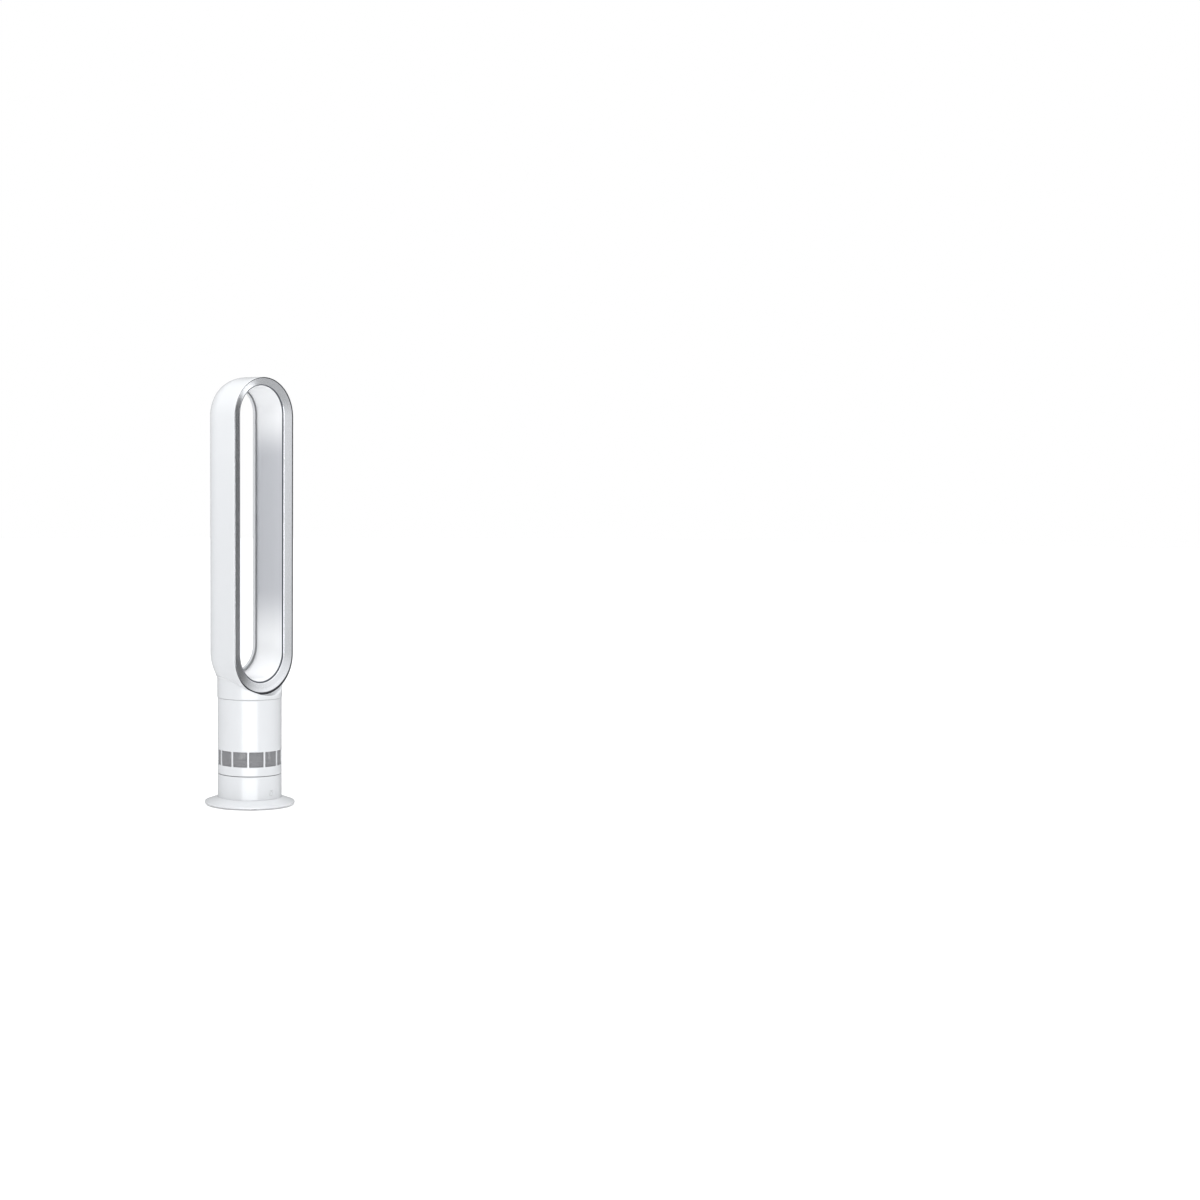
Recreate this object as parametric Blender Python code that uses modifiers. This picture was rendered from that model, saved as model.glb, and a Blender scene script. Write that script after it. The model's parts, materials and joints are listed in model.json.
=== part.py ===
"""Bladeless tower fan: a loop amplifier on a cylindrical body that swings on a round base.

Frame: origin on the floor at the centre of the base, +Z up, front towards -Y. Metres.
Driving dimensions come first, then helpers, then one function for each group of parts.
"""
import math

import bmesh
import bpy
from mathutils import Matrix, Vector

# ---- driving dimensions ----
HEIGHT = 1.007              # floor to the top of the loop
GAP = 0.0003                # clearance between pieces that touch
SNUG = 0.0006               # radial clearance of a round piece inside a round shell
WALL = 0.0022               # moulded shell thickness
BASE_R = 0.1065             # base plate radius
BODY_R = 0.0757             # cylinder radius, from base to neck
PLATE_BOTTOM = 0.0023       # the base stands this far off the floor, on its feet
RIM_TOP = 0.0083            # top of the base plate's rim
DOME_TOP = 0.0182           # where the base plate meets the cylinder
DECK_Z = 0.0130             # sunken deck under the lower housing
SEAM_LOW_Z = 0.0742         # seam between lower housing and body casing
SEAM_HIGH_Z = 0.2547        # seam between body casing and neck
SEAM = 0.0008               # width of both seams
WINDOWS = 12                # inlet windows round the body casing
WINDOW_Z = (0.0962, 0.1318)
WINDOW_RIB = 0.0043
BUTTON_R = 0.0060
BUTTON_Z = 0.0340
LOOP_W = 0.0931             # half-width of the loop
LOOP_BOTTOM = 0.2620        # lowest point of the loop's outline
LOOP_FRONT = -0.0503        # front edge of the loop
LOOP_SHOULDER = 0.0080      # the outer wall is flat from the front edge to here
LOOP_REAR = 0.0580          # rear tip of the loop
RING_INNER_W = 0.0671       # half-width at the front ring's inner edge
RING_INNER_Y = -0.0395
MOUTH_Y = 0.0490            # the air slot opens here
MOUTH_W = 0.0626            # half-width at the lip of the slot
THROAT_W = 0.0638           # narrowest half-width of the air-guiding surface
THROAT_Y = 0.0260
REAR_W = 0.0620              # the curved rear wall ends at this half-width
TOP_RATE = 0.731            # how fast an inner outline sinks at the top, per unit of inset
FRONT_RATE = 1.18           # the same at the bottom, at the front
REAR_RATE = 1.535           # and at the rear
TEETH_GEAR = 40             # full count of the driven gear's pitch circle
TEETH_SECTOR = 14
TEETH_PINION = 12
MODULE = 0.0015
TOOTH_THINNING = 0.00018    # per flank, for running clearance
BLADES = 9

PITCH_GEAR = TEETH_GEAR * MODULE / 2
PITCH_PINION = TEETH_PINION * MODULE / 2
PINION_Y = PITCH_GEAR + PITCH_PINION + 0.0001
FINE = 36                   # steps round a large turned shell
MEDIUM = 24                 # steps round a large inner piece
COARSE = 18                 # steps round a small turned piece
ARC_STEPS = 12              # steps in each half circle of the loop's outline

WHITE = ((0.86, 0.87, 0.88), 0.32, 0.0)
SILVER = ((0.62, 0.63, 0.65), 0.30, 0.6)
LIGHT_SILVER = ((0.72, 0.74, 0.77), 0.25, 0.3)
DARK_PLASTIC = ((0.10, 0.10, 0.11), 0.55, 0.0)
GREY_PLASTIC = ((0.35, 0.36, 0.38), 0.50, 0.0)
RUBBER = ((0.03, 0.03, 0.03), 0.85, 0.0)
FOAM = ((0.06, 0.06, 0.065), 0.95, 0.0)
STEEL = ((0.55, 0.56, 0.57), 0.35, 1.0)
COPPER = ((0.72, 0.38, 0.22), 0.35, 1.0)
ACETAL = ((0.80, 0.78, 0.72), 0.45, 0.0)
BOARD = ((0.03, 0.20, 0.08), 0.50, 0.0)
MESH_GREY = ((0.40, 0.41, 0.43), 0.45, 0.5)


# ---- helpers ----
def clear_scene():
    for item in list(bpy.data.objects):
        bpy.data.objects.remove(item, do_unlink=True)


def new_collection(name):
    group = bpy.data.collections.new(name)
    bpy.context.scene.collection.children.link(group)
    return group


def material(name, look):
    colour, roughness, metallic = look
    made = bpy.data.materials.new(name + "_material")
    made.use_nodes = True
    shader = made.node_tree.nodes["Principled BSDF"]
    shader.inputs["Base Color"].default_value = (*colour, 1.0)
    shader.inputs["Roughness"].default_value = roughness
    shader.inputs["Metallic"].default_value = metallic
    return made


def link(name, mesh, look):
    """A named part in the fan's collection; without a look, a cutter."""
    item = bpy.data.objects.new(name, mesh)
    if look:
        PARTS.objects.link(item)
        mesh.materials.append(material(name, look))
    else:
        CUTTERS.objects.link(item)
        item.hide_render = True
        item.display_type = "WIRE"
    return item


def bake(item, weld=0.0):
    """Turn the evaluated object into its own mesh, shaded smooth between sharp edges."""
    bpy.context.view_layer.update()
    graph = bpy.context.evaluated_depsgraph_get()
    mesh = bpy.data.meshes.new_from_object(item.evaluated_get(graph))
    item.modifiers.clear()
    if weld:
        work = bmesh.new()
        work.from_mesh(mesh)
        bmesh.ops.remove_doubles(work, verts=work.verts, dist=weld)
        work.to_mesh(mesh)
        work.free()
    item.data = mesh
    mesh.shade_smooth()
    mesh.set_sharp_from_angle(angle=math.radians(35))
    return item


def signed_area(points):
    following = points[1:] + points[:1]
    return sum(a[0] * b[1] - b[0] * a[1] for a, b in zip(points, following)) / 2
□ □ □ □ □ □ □
→ **Exercise directions**:
Write out, unaltered, the lines from the opening of the listing through the line that includes "from mathutils import Matrix, Vector".

→ **Exercise answer**:
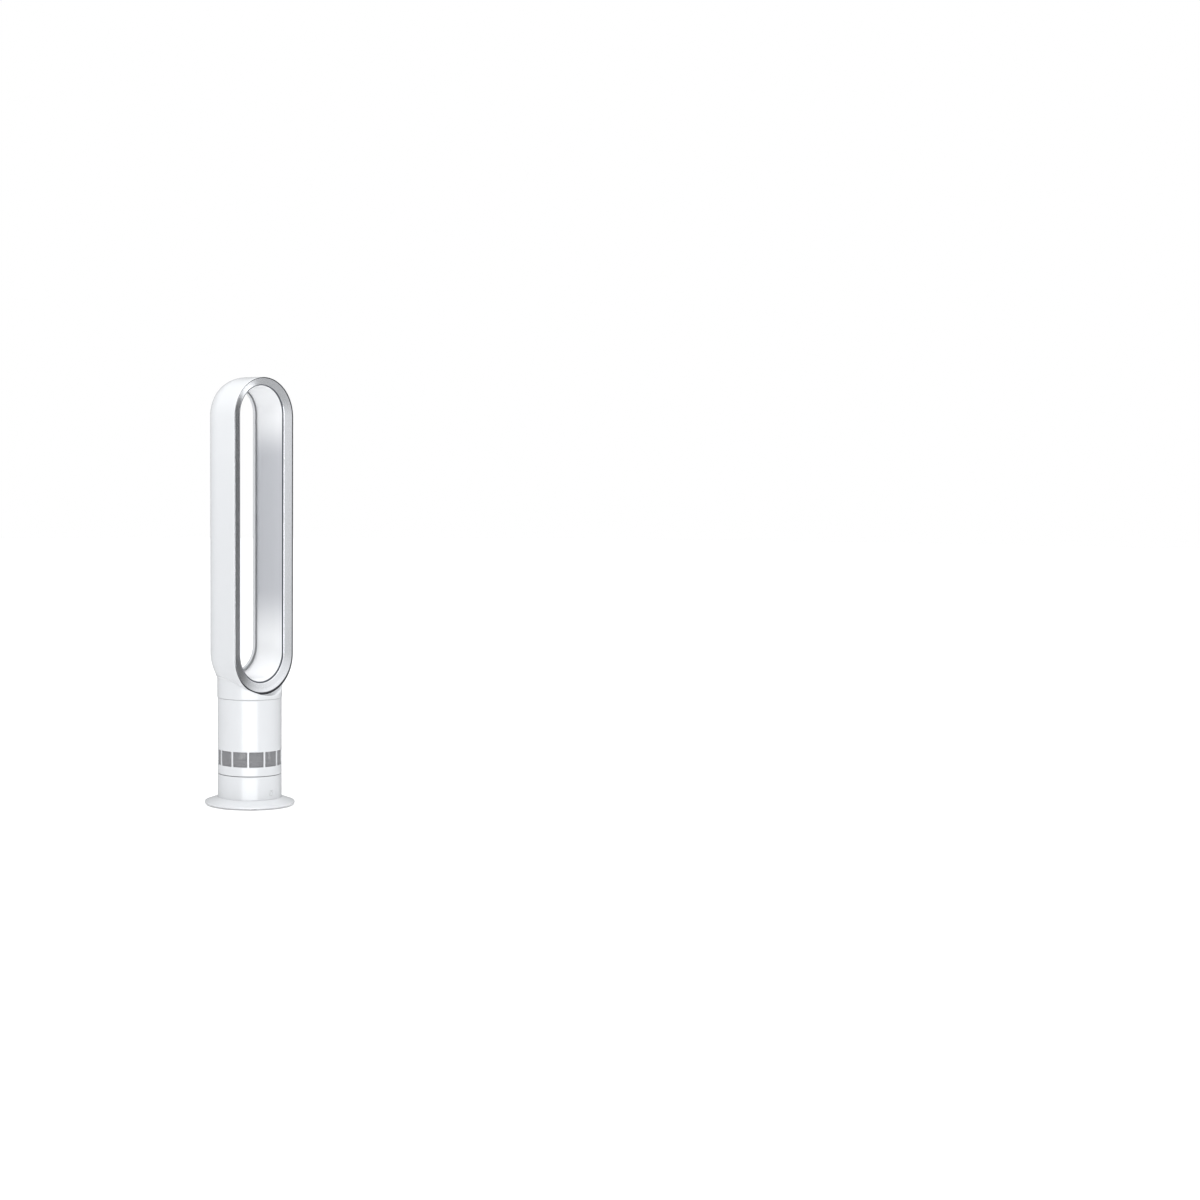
Recreate this object as parametric Blender Python code that uses modifiers. This picture was rendered from that model, saved as model.glb, and a Blender scene script. Write that script after it. The model's parts, materials and joints are listed in model.json.
=== part.py ===
"""Bladeless tower fan: a loop amplifier on a cylindrical body that swings on a round base.

Frame: origin on the floor at the centre of the base, +Z up, front towards -Y. Metres.
Driving dimensions come first, then helpers, then one function for each group of parts.
"""
import math

import bmesh
import bpy
from mathutils import Matrix, Vector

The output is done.